Blue Plaques

BAKER, Benjamin (1840-1907)

Plaque erected in 2016 by English Heritage at 3 Kensington Gate, Kensington, London, W8 5NA, Royal Borough of Kensington and Chelsea

All images © English Heritage

Profession

Civil Engineer

Category

Engineering and Transport

Inscription

Sir BENJAMIN BAKER 1840-1907 Civil Engineer and Designer of the Forth Bridge lived here 1881-1894

Material

Ceramic

The engineer Benjamin Baker is best remembered for designing the Forth Bridge and engineering many of London’s earliest underground railways. He undertook these world-famous projects while living at 3 Kensington Gate, near Hyde Park in central London.

Portrait of Sir Benjamin Baker in 1889, by James Coutts Michie. While living at 3 Kensington Gate, Baker designed the Forth Bridge and was consulting engineer for London’s Blackwall Tunnel © Institution of Civil Engineers

LONDON TUBE PIONEER

Baker arrived in London in 1860 to work on the Victoria Station & Pimlico Railway, which took the line from Brighton into London’s West End. Two years later he joined the office of Sir John Fowler, who would go on to be Baker’s partner on many of his biggest projects.

In 1862–9 Baker executed the designs and oversaw the construction of the Metropolitan, District and St John’s Wood Railways, and from 1869 to 1871 he was resident engineer on the extension of the District Railway. Fowler and Baker later acted as consulting engineers for the first deep-level ‘tube’, the City and South London Line, and with James Henry Greathead were the joint engineers for the Central London Railway, opened in 1900.

Baker introduced a significant and much-emulated innovation for London’s underground railways: the creation of a dip in the track between stations in order to reduce the power needed to accelerate and brake.

THE FORTH BRIDGE

The Forth Bridge, in eastern Scotland, which Baker worked on with Fowler, was the longest span bridge in the world when it opened in 1890, and paved the way for the widespread use of structural steel. Fowler’s biographer called it ‘the crowning victory of engineering science in the nineteenth century’.

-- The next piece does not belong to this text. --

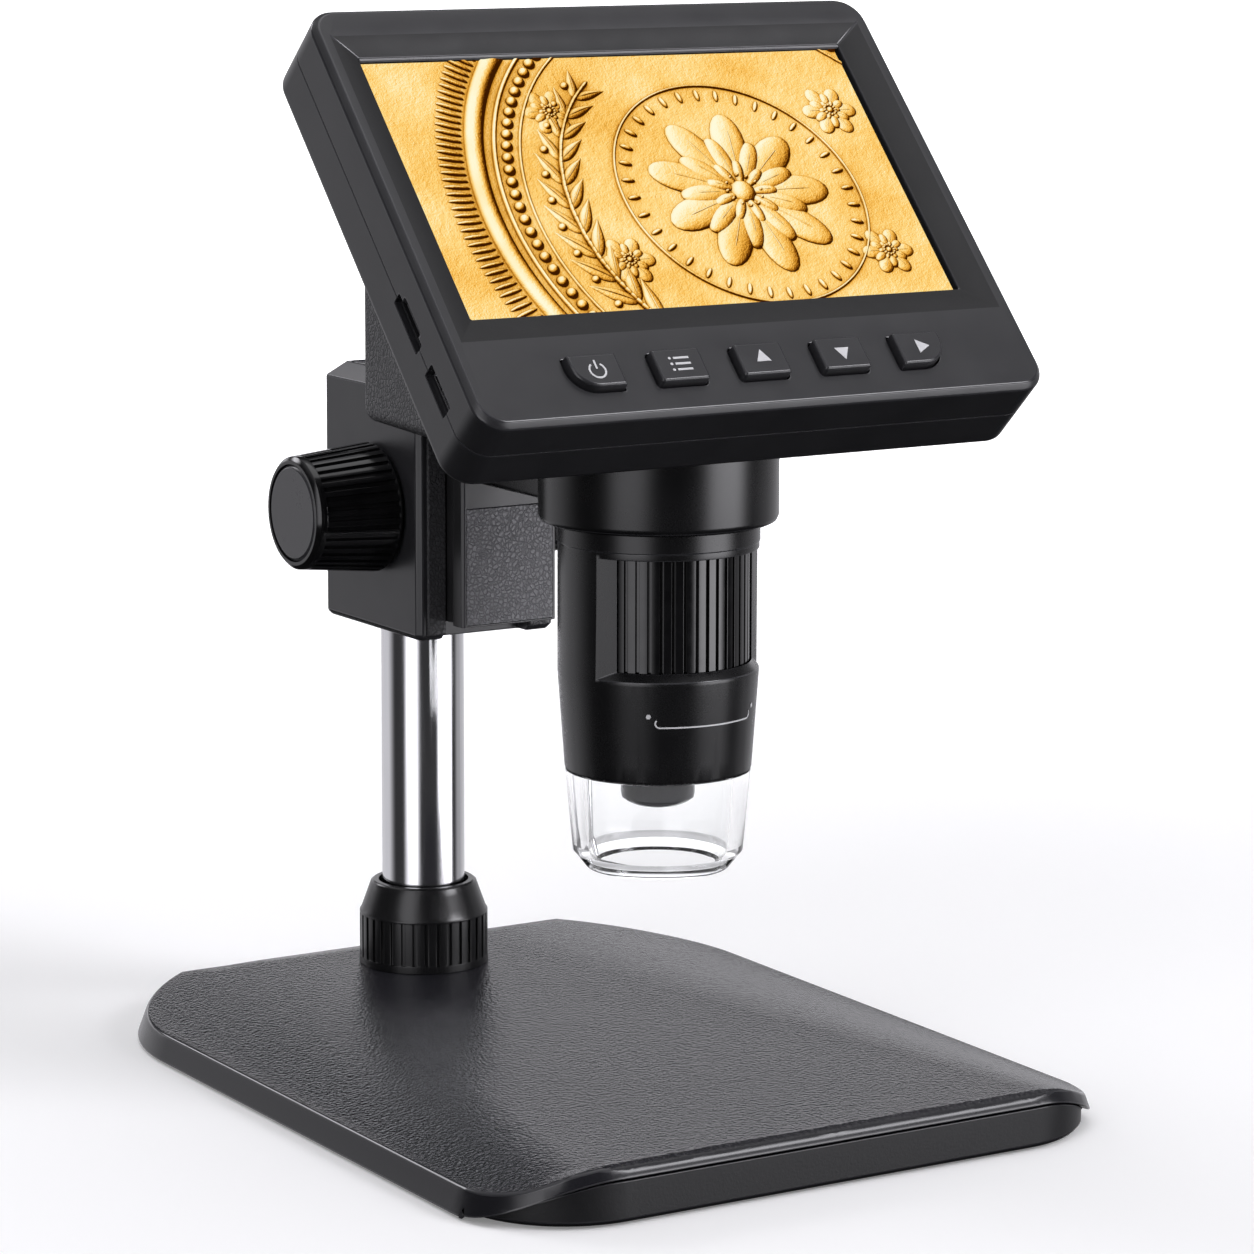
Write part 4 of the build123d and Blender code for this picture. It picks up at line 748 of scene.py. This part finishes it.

While the bridge was a joint project between the two men, the design was Baker’s, and for this he gained the title ‘the hero of the Forth Bridge’.

Benjamin Baker was gifted at explaining complex engineering theories in layman’s terms. He used this practical demonstration to explain the cantilever principle used in the design of the Forth Bridge © Public Domain

THE KENSINGTON YEARS

Baker lived at 3 Kensington Gate from 1881 until 1894, during which time he pursued many of his most important projects. As well as building the Forth Bridge, he served on the Ordnance Committee from 1888, consulted on the London, Brighton & South Coast Railway (1891–2), reported to the London County Council on the capital’s main drainage (1891) and was consulting engineer on the Blackwall Road Tunnel under the Thames in east London (1891–7).

Major later works included the Aswan Dam across the Nile and its subsequent raising (1902, 1904) and the Avonmouth Docks, near Bristol (from 1902).

Baker spent much time at the sites of his engineering projects, particularly during the seven years it took to build the Forth Bridge (1883–90). But he still enjoyed the social life of London, and entertained eminent men and women from the arts and sciences at his Kensington home, which he shared with his mother, sister and niece. He later moved to Marylebone and finally to Pangbourne in Berkshire, though he returned to the capital often to visit his club, the Athenaeum. He died suddenly from heart failure on 31 May 1907, aged 67, at his Berkshire home.